While there is further to go (such as reducing zoning laws), all of this stuff is pretty small bore compared to the impact of restrictions on trade and immigration. If 87% of Harvard graduates were legacies and the median Harvard graduate earned 10 times as much as the median American (similar to the disparities between Americans and non-Americans), then we can talk moral equivalency.
Weir
Sep 20 2018 at 7:55am
There was a poll this week that said two-thirds of Brits want free trade between the US and UK. And more than half of Brits voted to leave the EU. So it is, first of all, false to say that more than half of Britain is opposed to globalisation. The numbers don’t add up.
So maybe a closer reading of David Goodhart’s book and a scan of this week’s Economist and a brief glance at that poll would suggest that there’s something counterproductive in telling more than half of Britain that they are opposed to globalisation. Apart from it being untrue, it’s counterproductive too.
If most people support the regulation of food and drink, and we describe them as being against food and against drink, would we keep saying it? No matter if they think we’re nuts? If most people believe that banks should be regulated, would we call them anti-banking? We say that more than half of Britain is opposed to having an open society. Because we have convinced ourselves that the open society is incompatible with British parliament? Since when? Since the early 90s?

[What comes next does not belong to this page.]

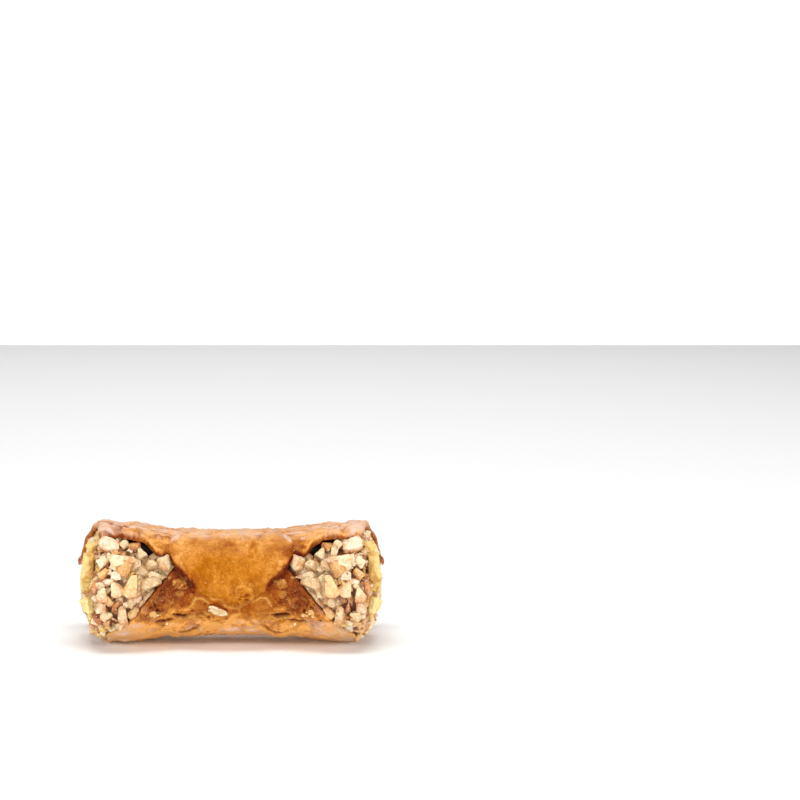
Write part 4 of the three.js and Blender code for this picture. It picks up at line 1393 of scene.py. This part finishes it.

We can tell ourselves that a vote to leave the EU is a vote for Little England. But it isn’t true. We can flatter ourselves and say that we’re open and they’re closed, that we have values and what they have is just the negation of our values. We can say that they don’t have any positive beliefs, only an irrational hatred of our values. But maybe our values are closely bound up with our ability to pay for real estate? Or to buy ourselves a quick commute? Or to purchase a shorter queue at the hospital? We’re attached to the things we care about, just like they’re attached to the weird and inexplicable things that they think are important. Like elections.
The Irish voted against the EU in 2008 and were made to vote again. The Dutch voted against the EU in 2005. So did the French. Does nobody believe in justice and hope? Are people everywhere so hateful and wicked as to reject all that is good and sweet in the world? Why vote against something so noble and pure?
If we could admit any equivalency at all between ourselves (the rulers) and the people we despise (the ruled) then maybe we could persuade them to agree with us willingly and peaceably, like equals. Because insulting them more and more loudly hasn’t worked too well. What if we switched to Plan B, and tried to win elections instead of mounting an end-run around them? What if we faced up to the fact that our values are connected, one way or another, to our ability to pay for a child’s education? What if we tried to be less moralistic and hypocritical and self-flattering?